For the new year, it is taking a ‘prudent view’. It expects US wholesale revenue to fall by double-digits, meaning it suffers a ‘significant’ £20 million pretax profit reduction on-year.

In addition, it is seeing ‘single-digit inflation in our cost base’. It also plans to ‘invest in retaining and incentivising talent’.

Dr Martens added: ‘Together these equate to a year-on-year [pretax profit] headwind in the region of £35 million. As previously communicated, we do not anticipate increasing prices further this year, and therefore in FY25 we are unable to offset cost inflation as we have in prior years.’

It has a ‘worst case scenario’ of financial 2025 pretax profit of around one-third of the level of the year just gone.

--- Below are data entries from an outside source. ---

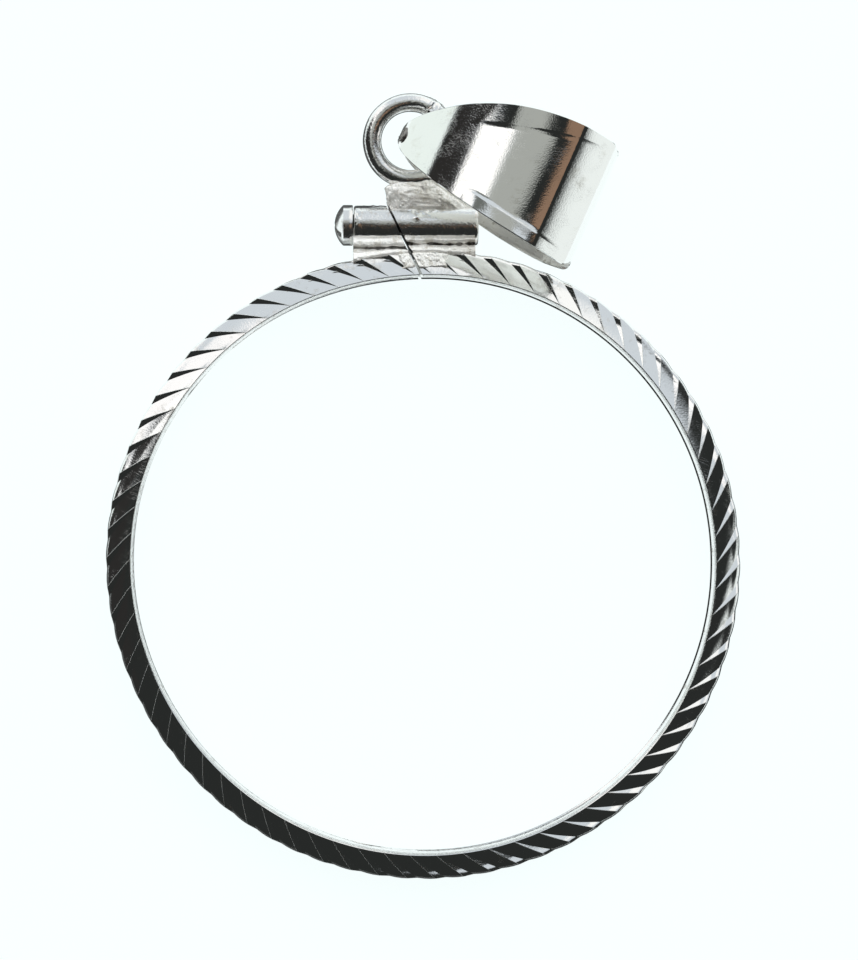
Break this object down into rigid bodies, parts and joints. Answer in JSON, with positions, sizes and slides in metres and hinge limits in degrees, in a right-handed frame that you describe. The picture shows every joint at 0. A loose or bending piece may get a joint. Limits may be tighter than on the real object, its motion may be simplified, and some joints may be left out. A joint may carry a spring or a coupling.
{
  "type": "coin bezel",
  "caption": "Round diamond-cut silver bezel that clamps a coin's edge, with a screw barrel over its saw cut, a soldered loop and a folded sheet bail.",
  "frame": {"origin": "centre of the coin that the rim holds, in the middle of its thickness", "axes": "+Z out of the front face, +Y up to the loop, +X along the clamp barrel, away from the screw's head"},
  "size_m": [0.0396, 0.0492, 0.0071],
  "materials": {
    "silver_frame": "sterling silver, diamond-cut facets polished bright, solder left rough at the clamp",
    "silver_screw": "sterling silver, turned and lightly worn",
    "silver_bail": "sterling silver sheet, polished, with fine wear scratches"
  },
  "bodies": {
    "frame": {"bezel_frame": "silver_frame"},
    "screw": {"clamp_screw": "silver_screw"},
    "hanger": {"bail": "silver_bail"}
  },
  "joints": [
    {"name": "bail_swing", "type": "hinge", "parent": "frame", "child": "hanger", "pos_m": [-0.00093, 0.02652, 0], "axis": [0, 0, 1], "range_deg": [0, 190]},
    {"name": "screw_out", "type": "slide", "parent": "frame", "child": "screw", "axis": [-1, 0, 0], "range_m": [0, 0.008]}
  ]
}
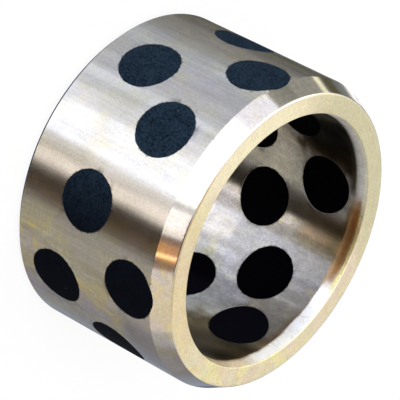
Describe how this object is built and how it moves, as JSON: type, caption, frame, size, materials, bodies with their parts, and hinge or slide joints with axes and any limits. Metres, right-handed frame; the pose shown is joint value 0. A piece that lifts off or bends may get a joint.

Defence technology firm Qinetiq fell 4.0%. It announced finance chief Carol Borg stepped down from the role immediately, but will stick around ‘to support the interim arrangements until the end of July’.

Martin Cooper has been named CFO, joining the board ‘no later than October’. Cooper joins from defence firm BAE Systems, where he held a ‘number of positions including UK & Rest of World financial controller, divisional finance director and most recently investor relations director’.

Heather Cashin, Qinetiq’s financial controller, has been named interim CFO. In addition, former CFO David Smith has agreed ‘to provide advice and support services’ to Cashin. Smith stepped down as Qinetiq CFO back in November 2021.

The firm also named Iain Stevenson as chief operating officer, a new role for the company, and Will Blamley as chief executive of the UK Defence division.

Alongside the personnel changes, Qinetiq said it expects results for the year ended March 31 to be in line with current market expectations. Qinetiq put consensus at £1.88 billion for revenue and £211 million for operating profit.

Revenue in financial 2023 totalled £1.58 billion, while operating profit amounted to £172.8 million.